***** SUPPLIED MATERIAL
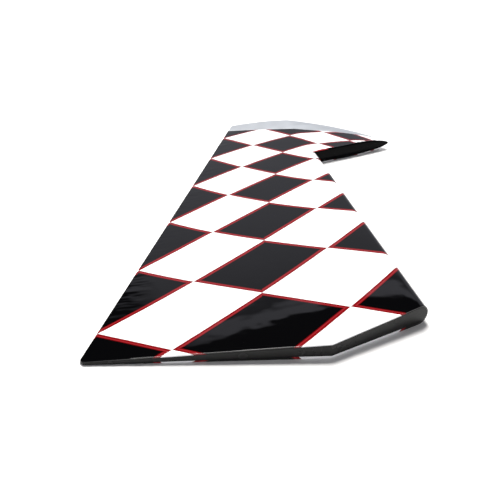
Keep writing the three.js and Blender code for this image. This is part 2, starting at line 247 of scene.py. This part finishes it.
class Sheet:
    """Grids of points that are welded into one mesh. Each point also has its place on the unrolled film."""

    def __init__(self):
        self.points, self.unrolled, self.faces = [], [], []

    def grid(self, columns, rows, point_at, flip=False):
        start = len(self.points)
        for i in range(columns + 1):
            for j in range(rows + 1):
                (x, y, z), unrolled = point_at(i, j)
                self.points.append(placed(*round_corner(x, y), z))
                self.unrolled.append(unrolled)
        for i in range(columns):
            for j in range(rows):
                a = start + i * (rows + 1) + j
                face = (a, a + rows + 1, a + rows + 2, a + 1)
                self.faces.append(face[::-1] if flip else face)

    def checked(self):
        """The corner of the checks at every point, and the checks' pitches there."""
        corners = [check_at(*flat) for flat in self.unrolled]
        return {"checks": corners, "pitches": [check_pitches(*corner) for corner in corners]}

    def build(self, name, layers=None):
        mesh = bpy.data.meshes.new(name)
        mesh.from_pydata(self.points, [], self.faces)
        for layer_name, values in (layers or {"unrolled": self.unrolled}).items():
            layer = mesh.uv_layers.new(name=layer_name)
            for loop in mesh.loops:
                layer.data[loop.index].uv = values[loop.vertex_index]
        work = bmesh.new()
        work.from_mesh(mesh)
        bmesh.ops.remove_doubles(work, verts=work.verts, dist=WELD)
        bmesh.ops.dissolve_degenerate(work, edges=work.edges, dist=WELD)
        work.to_mesh(mesh)
        work.free()
        mesh.polygons.foreach_set("use_smooth", [True] * len(mesh.polygons))
        mesh.set_sharp_from_angle(angle=SMOOTH_UNDER)
        piece = bpy.data.objects.new(name, mesh)
        bpy.context.scene.collection.objects.link(piece)
        return piece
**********
WHAT YOU SHOULD DO = Copy the lines from the start of the data verbatim, stopping after the line containing "self.faces.append(face[::-1] if flip".

ANSWER TO THE PROBLEM =
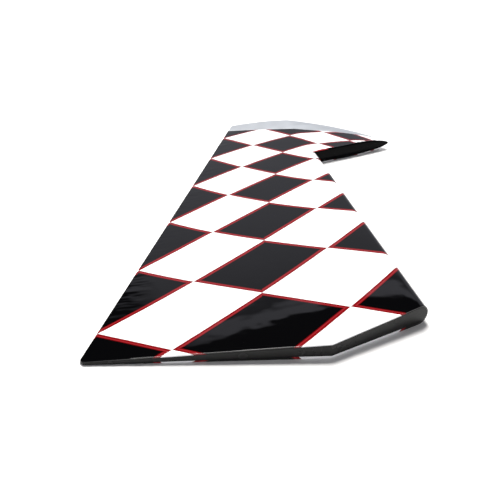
Keep writing the three.js and Blender code for this image. This is part 2, starting at line 247 of scene.py. This part finishes it.
class Sheet:
    """Grids of points that are welded into one mesh. Each point also has its place on the unrolled film."""

    def __init__(self):
        self.points, self.unrolled, self.faces = [], [], []

    def grid(self, columns, rows, point_at, flip=False):
        start = len(self.points)
        for i in range(columns + 1):
            for j in range(rows + 1):
                (x, y, z), unrolled = point_at(i, j)
                self.points.append(placed(*round_corner(x, y), z))
                self.unrolled.append(unrolled)
        for i in range(columns):
            for j in range(rows):
                a = start + i * (rows + 1) + j
                face = (a, a + rows + 1, a + rows + 2, a + 1)
                self.faces.append(face[::-1] if flip else face)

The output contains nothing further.